If Christ is risen from the dead, then the harvest has begun, and we have great hope beyond this life (1 Cor. 15:19-20). This is because God is the Farmer, and His harvest is certain. Winter is ending, the Spring has begun. And our hope is specifically that Christ must reign until all of His enemies have been put beneath His feet (1 Cor. 15:25-26). Hebrews quotes this same verse from Psalm 8 and says, “We do not yet see everything put under Him. But we see Jesus… that He by the grace of God should taste death for every man… that through death he might destroy him that had the power of death, that is, the devil; and deliver them who through fear of death were all their lifetime subject to bondage” (Heb. 2:8-9, 14). All of this means that Christians must be robust optimists. All things serve Him. He holds the keys of death and Hades (Rev. 1:18). Therefore, we are more than conquerors in life and in death, in prison or free, in perils, in success, in glory, in pain, and everything in between (Rom. 8:35-39).

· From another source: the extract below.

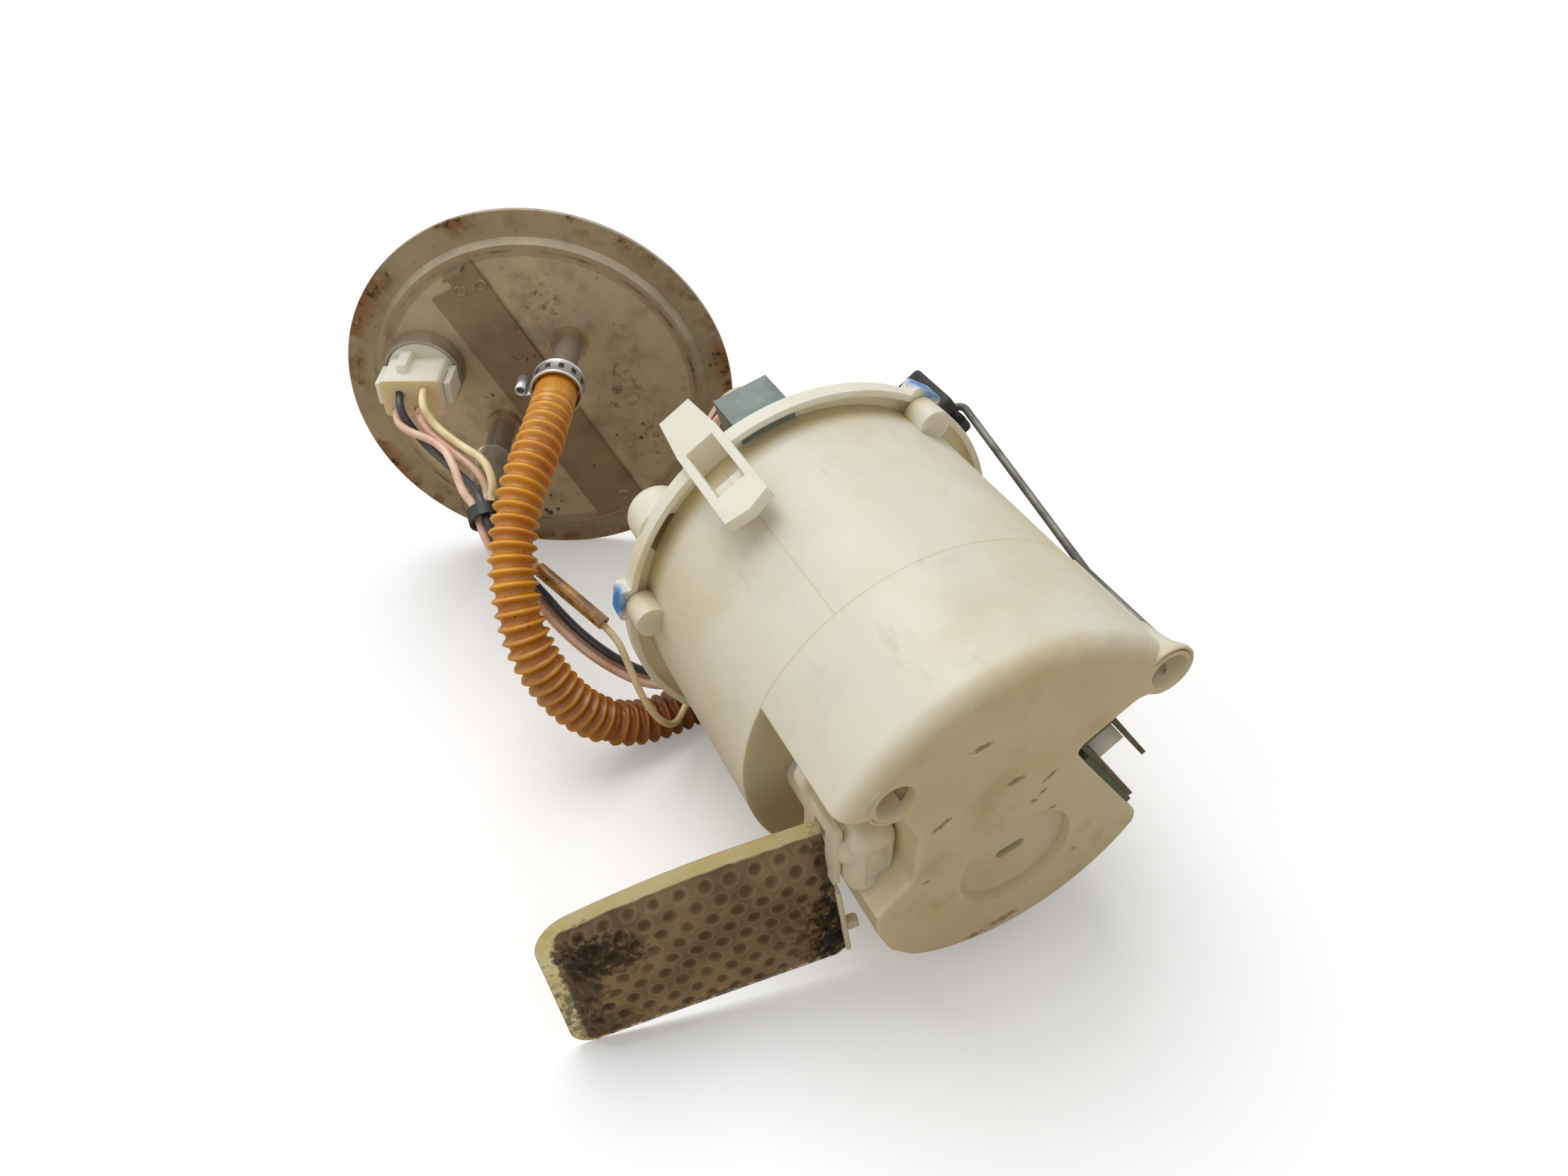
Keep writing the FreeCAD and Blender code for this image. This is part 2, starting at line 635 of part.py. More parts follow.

Paul closes 1 Corinthians 15 with this exuberant celebration: “But thanks be to God, which giveth us the victory through our Lord Jesus Christ. Therefore, my beloved brethren, be ye steadfast, unmoveable, always abounding in the work of the Lord, forasmuch as ye know that your labor is not in vain in the Lord” (1 Cor. 15:57-58). Earlier it says that our bodies are seeds that go into the ground (1 Cor. 15:37-44), but the implication here at the end is that our entire lives are a sort of seed, since our labor is not in vain in the Lord. Since God is the Farmer, He knows how to plant and water us and every detail of our lives perfectly so that we will yield the greatest crop. So do not grow weary in doing good. Be steadfast, unmoveable, always abounding in the work of the Lord. He is risen indeed.